To those who use these words “because my gay friends use them, so if they’re okay with it…” I would say: cool. When you and all of your non-het friends are hanging out you can say whatever you want. I could care less. If you find this a viable justification for using these words in society at large, I wish you the best when constantly explaining yourself. May your audience be open and accepting of your officially gay-sanctioned slang. Pray you don’t encounter a bunch of uptight, fancy-pants homosexuals who will try to make you feel guilty.

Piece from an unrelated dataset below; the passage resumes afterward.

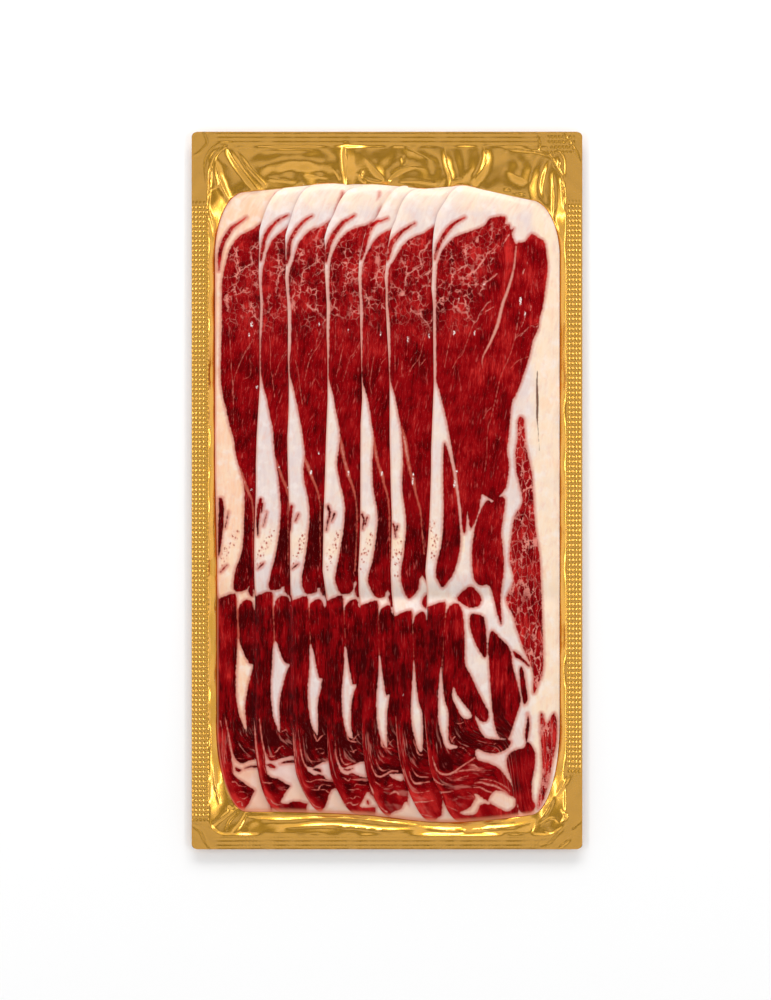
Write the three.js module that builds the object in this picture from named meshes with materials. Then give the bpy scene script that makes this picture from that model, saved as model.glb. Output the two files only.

To everyone else: you’re constitutionally (at least by its orthodox interpretations) free for the most part to use these words at will. I know some of you mean no harm. Some of us were “just raised that way” or “just think non-heterosexuality is immoral.” Incidentally, other people’s immoral behavior is not, as far as I can see, justification for treating them immorally. And seriously, if you’re a Christian, read your Bible. What people do in their own homes is, pretty much, none of your concern. Hell, turning a blind eye to harmless behavior is even easier than turning the other cheek! If you don’t see casual slang (with a side of heavy “hate baggage”) as immoral treatment, then I’ve got nothing for you. If you have questions about the harm this kind of speech does, you should take those up with the most opposite members of your community, in this case non-heterosexuals.

I would like, however, to say just one more thing. For the dudes who call everything “gay:” it is not “gay” that the Bears lost the Super Bowl. It is not “gay” that Maxim magazine doesn’t print nipple-shots and it is not “gay” that you’ve run out of Natural Ice. I’m not going to say these are solely heterosexual problems; they’re just problems that have nothing to do with homosexuality. Finally, for everyone who thinks “straight” means natural- seriously, get bent.